>> START Material provided

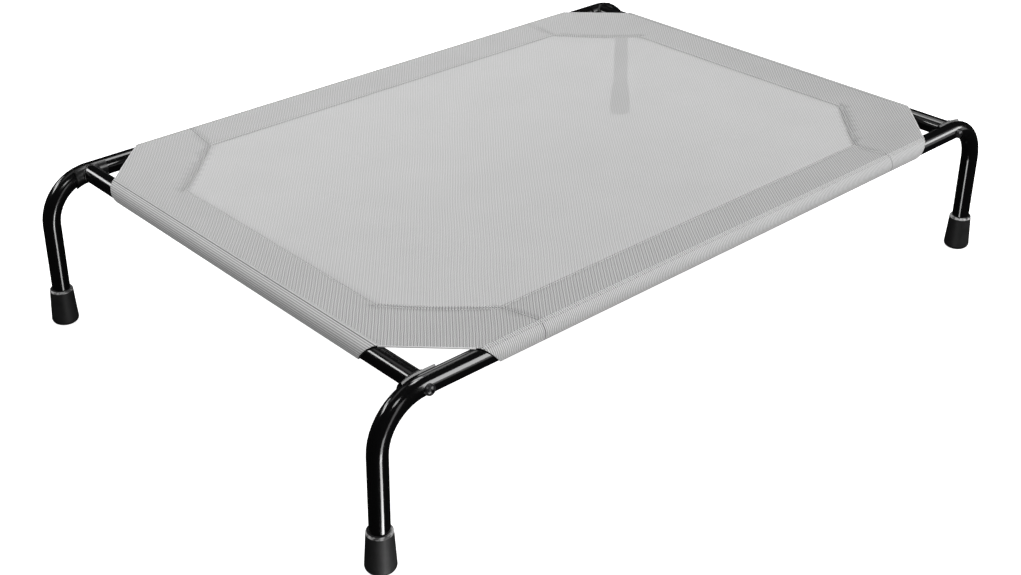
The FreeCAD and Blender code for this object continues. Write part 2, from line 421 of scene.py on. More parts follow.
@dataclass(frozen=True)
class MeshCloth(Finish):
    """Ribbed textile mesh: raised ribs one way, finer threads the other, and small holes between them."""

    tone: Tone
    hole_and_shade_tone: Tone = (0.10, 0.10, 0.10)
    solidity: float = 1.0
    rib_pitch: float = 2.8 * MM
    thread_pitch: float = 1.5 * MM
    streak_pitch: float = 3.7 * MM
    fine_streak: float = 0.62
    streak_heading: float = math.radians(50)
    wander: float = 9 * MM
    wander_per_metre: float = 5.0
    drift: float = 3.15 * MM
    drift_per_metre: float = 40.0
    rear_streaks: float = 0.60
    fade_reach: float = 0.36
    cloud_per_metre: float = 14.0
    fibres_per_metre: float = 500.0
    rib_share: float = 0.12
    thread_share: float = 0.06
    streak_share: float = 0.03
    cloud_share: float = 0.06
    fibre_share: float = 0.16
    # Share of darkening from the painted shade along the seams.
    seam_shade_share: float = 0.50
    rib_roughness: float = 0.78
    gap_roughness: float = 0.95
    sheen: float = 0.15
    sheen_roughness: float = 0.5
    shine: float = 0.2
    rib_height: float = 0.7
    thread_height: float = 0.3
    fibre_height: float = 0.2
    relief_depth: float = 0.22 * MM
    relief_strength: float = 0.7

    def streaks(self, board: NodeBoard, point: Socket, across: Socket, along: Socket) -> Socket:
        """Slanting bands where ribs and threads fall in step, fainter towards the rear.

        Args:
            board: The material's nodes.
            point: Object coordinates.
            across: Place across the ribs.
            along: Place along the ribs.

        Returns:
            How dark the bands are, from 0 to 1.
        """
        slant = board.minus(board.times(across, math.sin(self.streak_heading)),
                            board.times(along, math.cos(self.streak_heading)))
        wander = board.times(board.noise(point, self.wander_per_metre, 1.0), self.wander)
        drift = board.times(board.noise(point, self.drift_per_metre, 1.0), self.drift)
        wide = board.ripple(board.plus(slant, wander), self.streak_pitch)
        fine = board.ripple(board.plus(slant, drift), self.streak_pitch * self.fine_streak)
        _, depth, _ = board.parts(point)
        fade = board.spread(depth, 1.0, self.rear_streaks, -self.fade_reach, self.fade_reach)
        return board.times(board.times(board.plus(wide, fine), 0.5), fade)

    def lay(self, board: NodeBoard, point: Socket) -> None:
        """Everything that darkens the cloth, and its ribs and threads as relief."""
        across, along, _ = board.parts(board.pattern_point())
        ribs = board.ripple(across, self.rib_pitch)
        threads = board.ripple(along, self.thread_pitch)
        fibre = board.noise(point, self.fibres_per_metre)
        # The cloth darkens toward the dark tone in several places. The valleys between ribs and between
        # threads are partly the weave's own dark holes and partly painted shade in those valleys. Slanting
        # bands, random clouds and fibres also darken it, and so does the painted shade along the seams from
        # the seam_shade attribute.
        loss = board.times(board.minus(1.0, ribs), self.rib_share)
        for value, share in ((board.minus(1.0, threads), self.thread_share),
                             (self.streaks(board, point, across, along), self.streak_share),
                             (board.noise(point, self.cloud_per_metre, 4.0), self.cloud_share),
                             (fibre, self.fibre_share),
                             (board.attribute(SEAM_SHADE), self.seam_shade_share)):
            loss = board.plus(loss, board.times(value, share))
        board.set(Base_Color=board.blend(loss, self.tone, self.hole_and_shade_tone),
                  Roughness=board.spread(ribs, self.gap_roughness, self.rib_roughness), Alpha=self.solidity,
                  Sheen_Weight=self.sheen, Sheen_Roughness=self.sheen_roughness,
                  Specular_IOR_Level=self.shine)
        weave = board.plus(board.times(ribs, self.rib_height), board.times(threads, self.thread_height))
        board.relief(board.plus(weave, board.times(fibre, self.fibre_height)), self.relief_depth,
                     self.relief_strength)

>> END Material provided

» **What the exercise asks**:
Copy out the whole listing, exactly as written.

» **The result**:
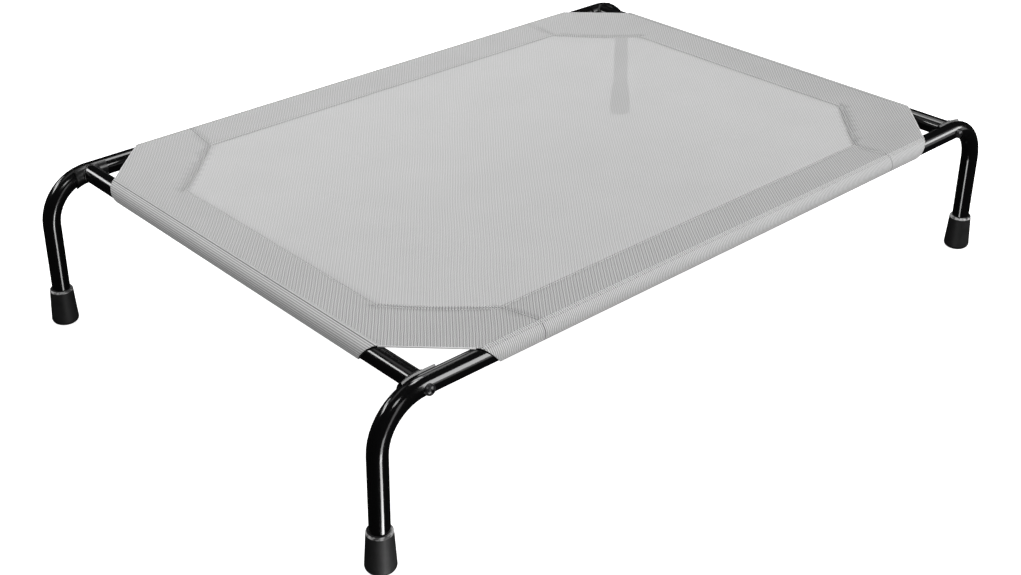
The FreeCAD and Blender code for this object continues. Write part 2, from line 421 of scene.py on. More parts follow.
@dataclass(frozen=True)
class MeshCloth(Finish):
    """Ribbed textile mesh: raised ribs one way, finer threads the other, and small holes between them."""

    tone: Tone
    hole_and_shade_tone: Tone = (0.10, 0.10, 0.10)
    solidity: float = 1.0
    rib_pitch: float = 2.8 * MM
    thread_pitch: float = 1.5 * MM
    streak_pitch: float = 3.7 * MM
    fine_streak: float = 0.62
    streak_heading: float = math.radians(50)
    wander: float = 9 * MM
    wander_per_metre: float = 5.0
    drift: float = 3.15 * MM
    drift_per_metre: float = 40.0
    rear_streaks: float = 0.60
    fade_reach: float = 0.36
    cloud_per_metre: float = 14.0
    fibres_per_metre: float = 500.0
    rib_share: float = 0.12
    thread_share: float = 0.06
    streak_share: float = 0.03
    cloud_share: float = 0.06
    fibre_share: float = 0.16
    # Share of darkening from the painted shade along the seams.
    seam_shade_share: float = 0.50
    rib_roughness: float = 0.78
    gap_roughness: float = 0.95
    sheen: float = 0.15
    sheen_roughness: float = 0.5
    shine: float = 0.2
    rib_height: float = 0.7
    thread_height: float = 0.3
    fibre_height: float = 0.2
    relief_depth: float = 0.22 * MM
    relief_strength: float = 0.7

    def streaks(self, board: NodeBoard, point: Socket, across: Socket, along: Socket) -> Socket:
        """Slanting bands where ribs and threads fall in step, fainter towards the rear.

        Args:
            board: The material's nodes.
            point: Object coordinates.
            across: Place across the ribs.
            along: Place along the ribs.

        Returns:
            How dark the bands are, from 0 to 1.
        """
        slant = board.minus(board.times(across, math.sin(self.streak_heading)),
                            board.times(along, math.cos(self.streak_heading)))
        wander = board.times(board.noise(point, self.wander_per_metre, 1.0), self.wander)
        drift = board.times(board.noise(point, self.drift_per_metre, 1.0), self.drift)
        wide = board.ripple(board.plus(slant, wander), self.streak_pitch)
        fine = board.ripple(board.plus(slant, drift), self.streak_pitch * self.fine_streak)
        _, depth, _ = board.parts(point)
        fade = board.spread(depth, 1.0, self.rear_streaks, -self.fade_reach, self.fade_reach)
        return board.times(board.times(board.plus(wide, fine), 0.5), fade)

    def lay(self, board: NodeBoard, point: Socket) -> None:
        """Everything that darkens the cloth, and its ribs and threads as relief."""
        across, along, _ = board.parts(board.pattern_point())
        ribs = board.ripple(across, self.rib_pitch)
        threads = board.ripple(along, self.thread_pitch)
        fibre = board.noise(point, self.fibres_per_metre)
        # The cloth darkens toward the dark tone in several places. The valleys between ribs and between
        # threads are partly the weave's own dark holes and partly painted shade in those valleys. Slanting
        # bands, random clouds and fibres also darken it, and so does the painted shade along the seams from
        # the seam_shade attribute.
        loss = board.times(board.minus(1.0, ribs), self.rib_share)
        for value, share in ((board.minus(1.0, threads), self.thread_share),
                             (self.streaks(board, point, across, along), self.streak_share),
                             (board.noise(point, self.cloud_per_metre, 4.0), self.cloud_share),
                             (fibre, self.fibre_share),
                             (board.attribute(SEAM_SHADE), self.seam_shade_share)):
            loss = board.plus(loss, board.times(value, share))
        board.set(Base_Color=board.blend(loss, self.tone, self.hole_and_shade_tone),
                  Roughness=board.spread(ribs, self.gap_roughness, self.rib_roughness), Alpha=self.solidity,
                  Sheen_Weight=self.sheen, Sheen_Roughness=self.sheen_roughness,
                  Specular_IOR_Level=self.shine)
        weave = board.plus(board.times(ribs, self.rib_height), board.times(threads, self.thread_height))
        board.relief(board.plus(weave, board.times(fibre, self.fibre_height)), self.relief_depth,
                     self.relief_strength)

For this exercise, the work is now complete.